She rolled down her window, hands still shaking, but voice steady. She told me what she said to him, “Stay there. I’m calling 911.” Four words, clear, direct, non-negotiable. She was done playing games, done chasing, done giving him chances. The police were coming. I asked her what happened next.
She looked at me and said, “Your honor, I can’t repeat his exact words in your courtroom.” I said, “Why not?” She said, “Because they involved multiple profanities and a very specific suggestion about what I could do with my 911 call.” I understood. I told her, “He cursed at you?” She nodded. “Yes, your honor.” Then he put his Dodge in reverse, backed out of the parking space, and drove away, again, for the third time.

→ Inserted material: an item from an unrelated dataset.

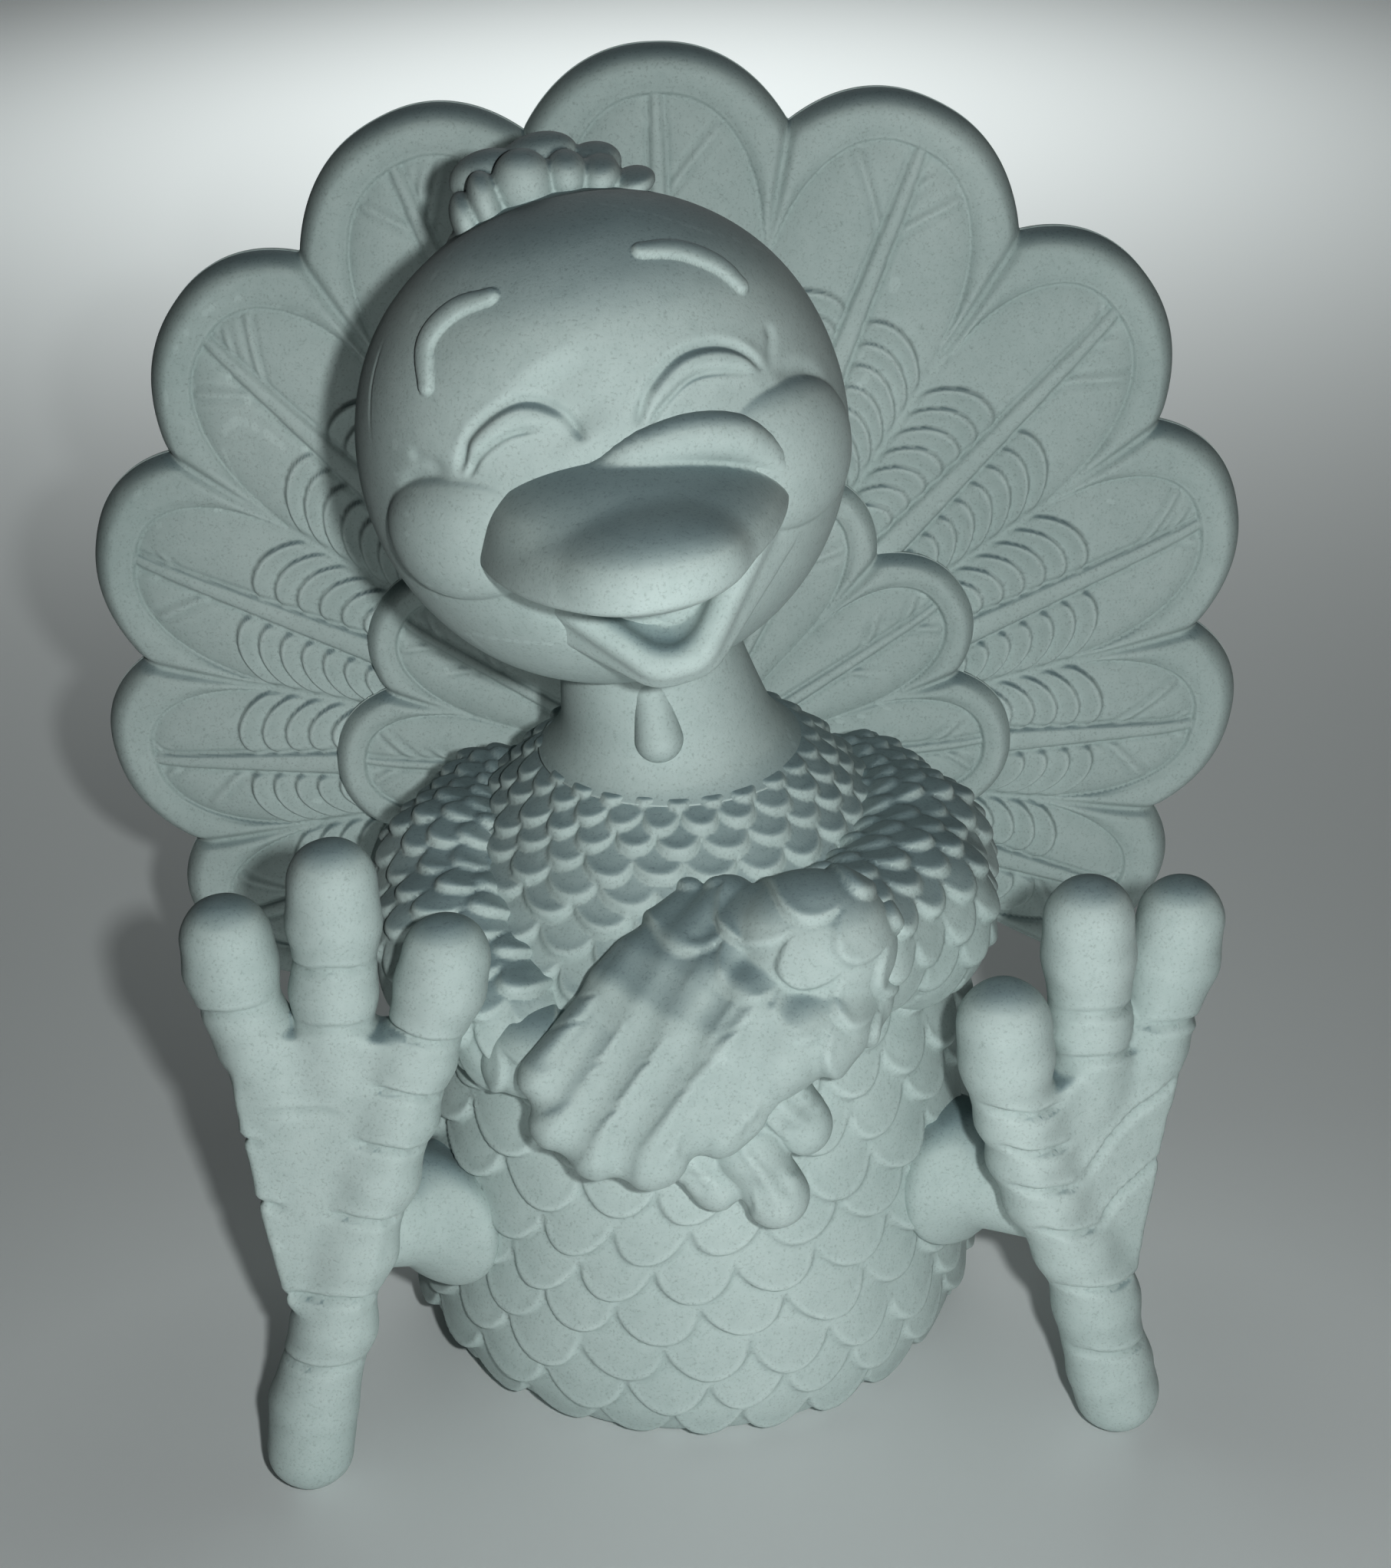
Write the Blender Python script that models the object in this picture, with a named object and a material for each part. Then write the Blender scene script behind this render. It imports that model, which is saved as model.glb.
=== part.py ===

I wrote that down carefully. Three separate confrontations, three separate opportunities to stop and take responsibility, three separate choices to flee. That’s not panic, that’s not a mistake, that’s a pattern. That’s someone who fundamentally doesn’t believe rules apply to them. But here’s what I found remarkable about Ms. Muckerson’s testimony.
I asked her, “Did you follow him that third time?” She said, “No, your honor, I didn’t.” I asked why. She said, “Because I didn’t need to anymore. I had his license plate, photographed, written down, memorized. I had his physical description. I had the shopping center with security cameras everywhere. I had timestamps. I had damage photos.
I had everything I needed except police.” Smart, incredibly smart. She understood that chasing him further would just put her at risk. She’d already won. She just needed law enforcement to catch up, so she stayed right there, parked, hazard lights on, and called 911. She told me it wasn’t a frantic call, wasn’t hysterical, it was calm, detailed, methodical.
The operator asked for a license plate, she had it. Vehicle description, she had it. Location, exact coordinates. Was she injured? Minor, but yes. Did the other driver leave the scene? Yes, three times. The operator told her to stay put, police were on their way. And while she sat there in that parking lot, her Jeep damaged on two sides, her morning completely destroyed, Mr.
Perez was making what I can only describe as the single dumbest decision of his entire day, actually, his fourth dumbest decision. After hitting her twice and running three times, he decided to stop for breakfast, McDonald’s, maybe hit the ATM at Wells Fargo while he was at it. When she told me that, I actually had to pause. I said, “I’m sorry, he went to McDonald’s?” She said, “Yes, your honor, that’s where police found him, sitting in the McDonald’s parking lot.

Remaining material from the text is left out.